L’ultima riforma del catasto è datata 1990, tra il 1996 e il 1997 le rendite catastali sono state alzate del 5%. A partire dal 2005, i Comuni possono chiedere all’Agenzia il “riclassamento” di singoli immobili o di intere aree. Poi nel 2012 arrivò la mazzata dell’Imu con il governo Monti che ci costa oltre 22 miliardi.
Non va dimenticato inoltre che nel 2020 la pressione fiscale è cresciuta in Italia ulteriormente dello 0,7%, arrivando al 43 contro una media Ocse del 34%. E se il calcolo viene fatto rapportato solo al gettito dei redditi di coloro che pagano tasse ed imposte, la pressione tributaria italiana supera il 48%.
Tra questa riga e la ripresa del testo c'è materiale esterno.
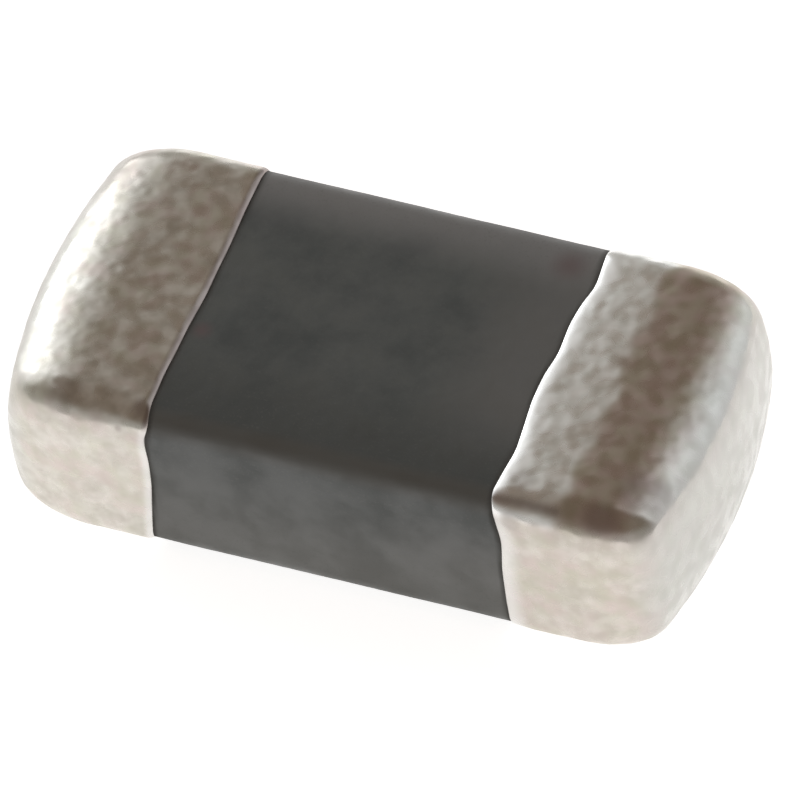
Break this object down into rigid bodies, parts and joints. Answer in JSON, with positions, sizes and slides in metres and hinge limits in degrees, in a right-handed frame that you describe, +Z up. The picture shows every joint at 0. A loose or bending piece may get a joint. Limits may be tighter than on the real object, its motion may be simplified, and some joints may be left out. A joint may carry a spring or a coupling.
{
  "type": "smd ferrite bead",
  "caption": "Surface-mount ferrite bead: a dark ferrite block with a buried silver winding and a rounded, tin-plated metal cap on each end.",
  "frame": {"origin": "centre of the footprint, in the plane of the board (bottom centre of the bounding box)", "axes": "+X along the chip's length, towards the cap with the leaning lip; +Y across the chip; +Z up, away from the board"},
  "size_m": [0.0032, 0.0016, 0.0009],
  "materials": {
    "ferrite": "matte, fine-grained sintered ferrite, dark grey",
    "tin": "matte electroplated tin with a coarse mottled grain",
    "nickel": "satin nickel plating",
    "silver": "matte fired silver"
  },
  "bodies": {
    "root": {"ferrite_body": "ferrite", "left_lead_out": "silver", "right_lead_out": "silver", "coil_layer_1": "silver", "coil_layer_2": "silver", "coil_layer_3": "silver", "coil_layer_4": "silver", "coil_layer_5": "silver", "coil_via_1": "silver", "coil_via_2": "silver", "coil_via_3": "silver", "coil_via_4": "silver", "coil_via_5": "silver", "coil_via_6": "silver", "left_silver_base": "silver", "left_nickel_barrier": "nickel", "left_tin_plating": "tin", "right_silver_base": "silver", "right_nickel_barrier": "nickel", "right_tin_plating": "tin"}
  },
  "joints": []
}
Del resto la riforma del Catasto – come si ricorderà – era un progetto già definito che fu bloccato cinque anni fa dal premier, Matteo Renzi, sapendo e prevedendo che sarebbe stata impopolare.
Si disse allora, che avrebbe dovuto essere una riforma “a invarianza di gettito” quella che riguardava il Catasto con la revisione dei valori delle case e delle tasse che su di esse gravano. In effetti, però, sarebbe pressoché impossibile non aumentare la tassazione. Proprio per questo i commissari delle due Commissioni Finanze non hanno nemmeno citata questa riforma.
Da noi le imposte sul patrimonio immobiliare oggi pesano l’1,5% del Pil, mentre negli altri Paesi Ue per l’l,4%.
Il nostro è perciò il Paese a maggiore tassazione a livello mondiale.
Del resto Mario Draghi, proprio in vista di questa riforma fiscale aveva messo dei chiari paletti: a) il sistema fiscale rimarrà “progressivo”; b) non modificare le imposte una alla volta; c) fare presto e presentare un disegno di legge delega che terrà conto del lavoro e delle conclusioni delle Commissioni Finanze di Camera e Senato; d) in questo momento di difficoltà si erogano fondi e non si sottraggono risorse agli italiani.
Ma forse negli ultimi tempi l’appartenenza ai circoli finanziari di cui fa parte e le “logiche europeiste” hanno determinato il nostro premier a rimangiarsi le sue vecchie promesse ed, addirittura, minacciare le dimissioni nel caso la riforma non passasse cosi come uscita dai suoi uffici.